Attaching package: 'dplyr'

OUTPUT

The following objects are masked from 'package:stats':

    filter, lag

OUTPUT

The following objects are masked from 'package:base':

    intersect, setdiff, setequal, union

Now we can use all the functions that dplyr provides. Let’s start by using glimpse() to get a quick glance at some data. For this case, we are using the iris data, that comes with your default R installation.

R

# iris is a dataset provided as default in R
glimpse(iris)

OUTPUT

Rows: 150
Columns: 5
$ Sepal.Length <dbl> 5.1, 4.9, 4.7, 4.6, 5.0, 5.4, 4.6, 5.0, 4.4, 4.9, 5.4, 4.…
$ Sepal.Width  <dbl> 3.5, 3.0, 3.2, 3.1, 3.6, 3.9, 3.4, 3.4, 2.9, 3.1, 3.7, 3.…
$ Petal.Length <dbl> 1.4, 1.4, 1.3, 1.5, 1.4, 1.7, 1.4, 1.5, 1.4, 1.5, 1.5, 1.…
$ Petal.Width  <dbl> 0.2, 0.2, 0.2, 0.2, 0.2, 0.4, 0.3, 0.2, 0.2, 0.1, 0.2, 0.…
$ Species      <fct> setosa, setosa, setosa, setosa, setosa, setosa, setosa, s…

R

# Using a function without loading the entire package
# dplyr::glimpse(iris)

Here, we can see that iris has 150 rows (or observations) and 5 columns (or variables).
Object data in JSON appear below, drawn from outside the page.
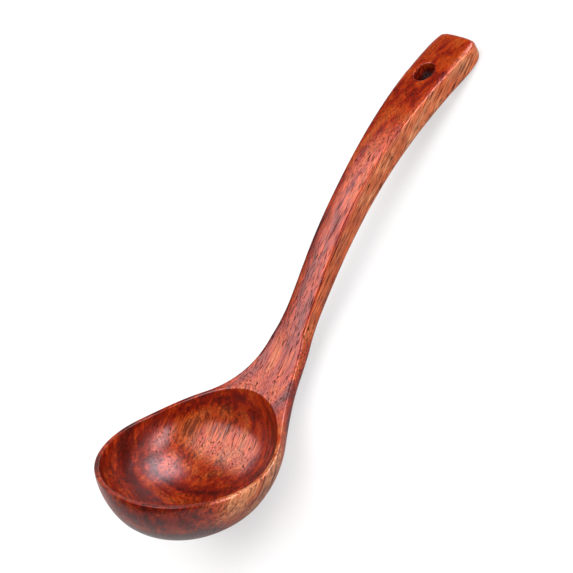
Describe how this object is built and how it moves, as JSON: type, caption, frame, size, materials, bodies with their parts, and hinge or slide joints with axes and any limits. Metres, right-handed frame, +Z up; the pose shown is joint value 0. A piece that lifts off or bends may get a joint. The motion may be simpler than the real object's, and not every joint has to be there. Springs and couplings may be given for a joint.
{
  "type": "soup ladle",
  "caption": "One-piece carved wooden soup ladle with a round deep bowl, a sweeping handle that bends back at the top and a hanging hole.",
  "frame": {"origin": "on the table, under the middle of the ladle's bounding box, as the ladle lies at rest on the bowl's underside and the end of the handle", "axes": "+X along the ladle from the bowl to the end of the handle, +Z up, +Y across the bowl"},
  "size_m": [0.2502, 0.0804, 0.0632],
  "materials": {
    "lacquered_hardwood": "semi-gloss"
  },
  "bodies": {
    "root": {"ladle": "lacquered_hardwood"}
  },
  "joints": []
}
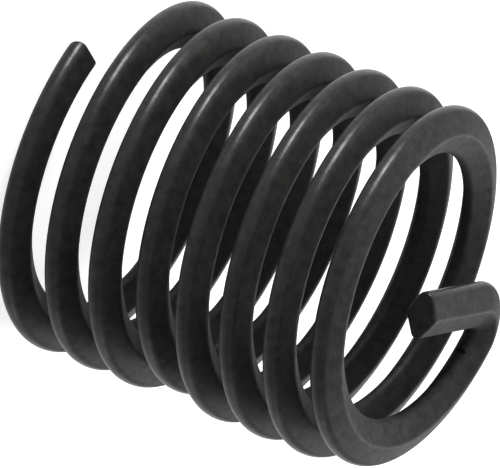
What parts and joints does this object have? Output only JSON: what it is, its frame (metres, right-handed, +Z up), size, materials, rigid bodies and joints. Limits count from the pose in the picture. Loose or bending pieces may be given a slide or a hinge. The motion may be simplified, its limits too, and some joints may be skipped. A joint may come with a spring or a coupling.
{
  "type": "helical thread insert",
  "caption": "Coil of rhombic steel wire that lines a tapped hole with a new screw thread, with a driving tang across one end.",
  "frame": {"origin": "on the coil's axis, level with the lowest point of the plain, sheared end", "axes": "+Z up the coil's axis, from the plain end to the driving tang; +X runs out to where the wire folds into the tang"},
  "size_m": [0.0124, 0.0124, 0.0137],
  "materials": {
    "coated_wire": "stainless spring steel wire with a satin black dry-film coating"
  },
  "bodies": {
    "root": {"thread_insert": "coated_wire"}
  },
  "joints": []
}
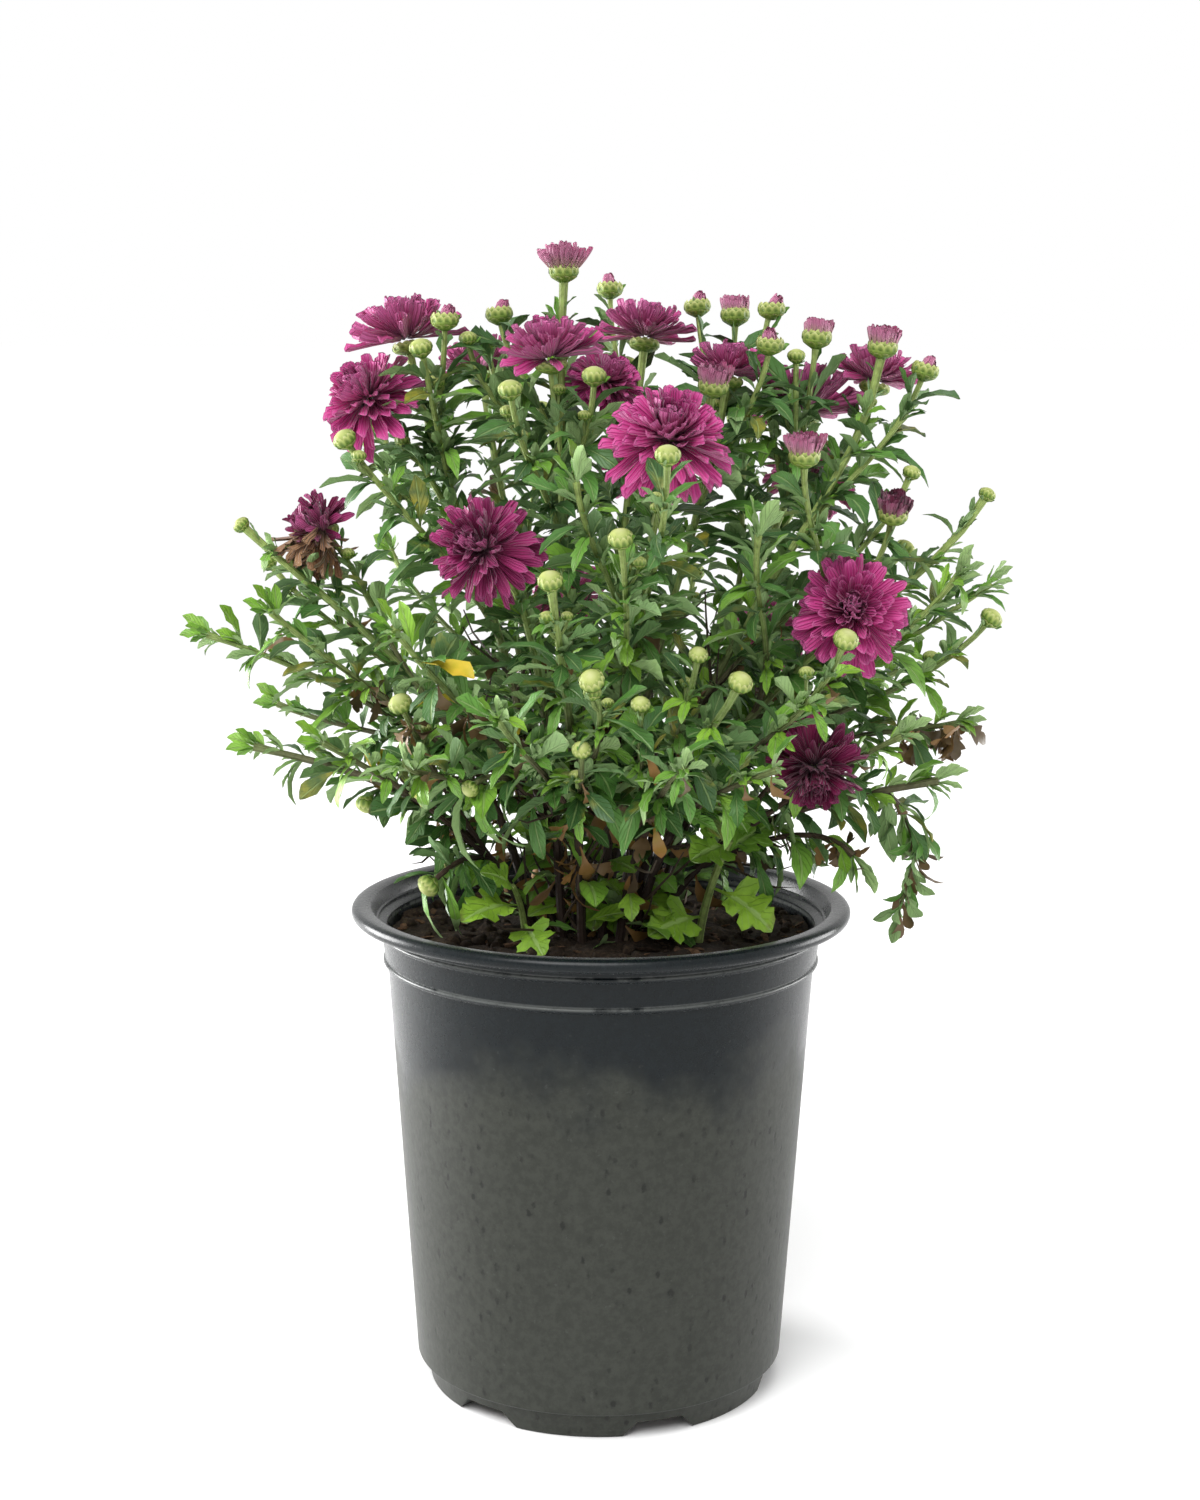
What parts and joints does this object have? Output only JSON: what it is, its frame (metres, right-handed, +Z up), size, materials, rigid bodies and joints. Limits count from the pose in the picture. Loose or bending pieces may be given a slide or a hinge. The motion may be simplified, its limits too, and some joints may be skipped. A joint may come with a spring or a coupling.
{
  "type": "potted chrysanthemum",
  "caption": "Bushy garden chrysanthemum with magenta double blooms, buds and toothed leaves, growing in a round black nursery pot.",
  "frame": {"origin": "middle of the pot's underside, on the surface that it stands on", "axes": "+Z up along the pot's axis, -Y towards the side that is looked at, +X to the right"},
  "size_m": [0.2786, 0.2507, 0.3787],
  "materials": {
    "pot_plastic": "thin black moulded plastic, satin, with grey dust on the lower wall",
    "potting_soil": "dark crumbly bark and peat mix",
    "stems_and_leaves": "mid green matt leaves with paler undersides, pale green stalks, woody brown lower stems",
    "young_leaves": "fresh yellow green lobed leaves",
    "petals": "velvety magenta petals with paler ribbed backs",
    "young_petals": "dusty pink petals of half open blooms",
    "wilted_petals": "dry maroon and brown petals"
  },
  "bodies": {
    "root": {"pot": "pot_plastic", "soil": "potting_soil", "leafy_stem_01": "stems_and_leaves", "leafy_stem_02": "stems_and_leaves", "leafy_stem_03": "stems_and_leaves", "leafy_stem_04": "stems_and_leaves", "leafy_stem_05": "stems_and_leaves", "leafy_stem_06": "stems_and_leaves", "leafy_stem_07": "stems_and_leaves", "leafy_stem_08": "stems_and_leaves", "leafy_stem_09": "stems_and_leaves", "leafy_stem_10": "stems_and_leaves", "leafy_stem_11": "stems_and_leaves", "leafy_stem_12": "stems_and_leaves", "leafy_stem_13": "stems_and_leaves", "leafy_stem_14": "stems_and_leaves", "leafy_stem_15": "stems_and_leaves", "leafy_stem_16": "stems_and_leaves", "leafy_stem_17": "stems_and_leaves", "leafy_stem_18": "stems_and_leaves", "leafy_stem_19": "stems_and_leaves", "leafy_stem_20": "stems_and_leaves", "leafy_stem_21": "stems_and_leaves", "basal_shoot_right": "young_leaves", "basal_shoot_left": "young_leaves", "bloom_01": "petals", "bloom_02": "petals", "wilted_bloom_01": "wilted_petals", "half_open_bloom_01": "young_petals", "bloom_03": "petals", "bloom_04": "petals", "bloom_05": "petals", "bloom_06": "petals", "bloom_07": "petals", "bloom_08": "petals", "half_open_bloom_02": "young_petals", "half_open_bloom_03": "young_petals", "bloom_09": "petals", "half_open_bloom_04": "young_petals", "half_open_bloom_05": "young_petals", "bloom_10": "petals", "bloom_11": "petals", "half_open_bloom_06": "young_petals", "half_open_bloom_07": "young_petals", "bloom_12": "petals", "bloom_13": "petals", "bloom_14": "petals", "bloom_15": "petals", "bloom_16": "petals", "bloom_17": "petals", "bloom_18": "petals", "bloom_19": "petals"}
  },
  "joints": []
}
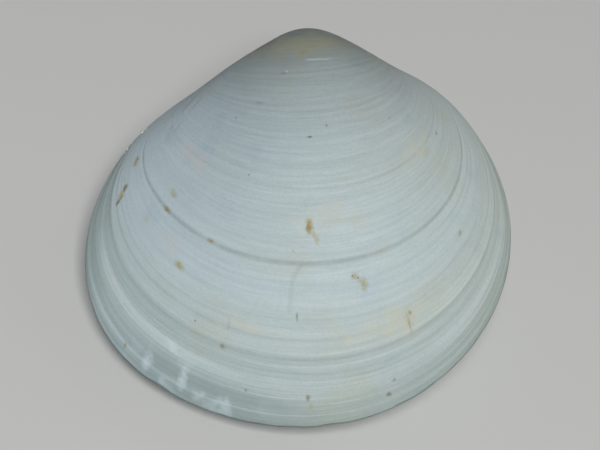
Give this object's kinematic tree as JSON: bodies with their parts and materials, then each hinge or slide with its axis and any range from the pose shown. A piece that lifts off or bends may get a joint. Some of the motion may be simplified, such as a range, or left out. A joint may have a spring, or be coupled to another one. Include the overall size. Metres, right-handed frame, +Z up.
{
  "type": "tellina remies sea shell",
  "caption": "Closed rounded bivalve sea shell, dull white with concentric growth lines, lying on one valve.",
  "frame": {"origin": "middle of the shell's bounding box, at the height of the surface that it rests on", "axes": "+Z up, +Y towards the hinge and beaks, +X towards the front end of the shell"},
  "size_m": [0.0672, 0.0668, 0.0332],
  "materials": {
    "right_valve_shell": "dull white shell, faint tan stains",
    "left_valve_shell": "dull white shell, faint tan stains",
    "ligament_horn": "dry dark brown"
  },
  "bodies": {
    "root": {"right_valve": "right_valve_shell", "left_valve": "left_valve_shell", "ligament": "ligament_horn"}
  },
  "joints": []
}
The first four variables are size measurements regarding length and width of sepal and petal and the fifth variable is a variable containing the species of flower.

Challenges


Challenge 1:

Install the following packages: dplyr, ggplot2, and psych.

Challenge 2:

Load the package dplyr and get an overview of the data mtcars using glimpse().

Challenge 3:

Figure out what kind of data mtcars contains. Make a list of the columns in the dataset and what they might mean.

Hint

You are allowed to use Google (or other sources) for this. It is common practice to google information you don’t know or look online for code that might help.

Challenge 4:

Use the function describe() from the package psych without loading it first.

What differences do you notice between glimpse() and describe()?

Key Points

  • R packages are “add-ons” to R, they provide useful new tools.
  • Install a package using install.packages("packagename").
  • Use a package using library(packagename) at the beginning of your script.
  • Use :: to access specific functions from a package without loading it entirely.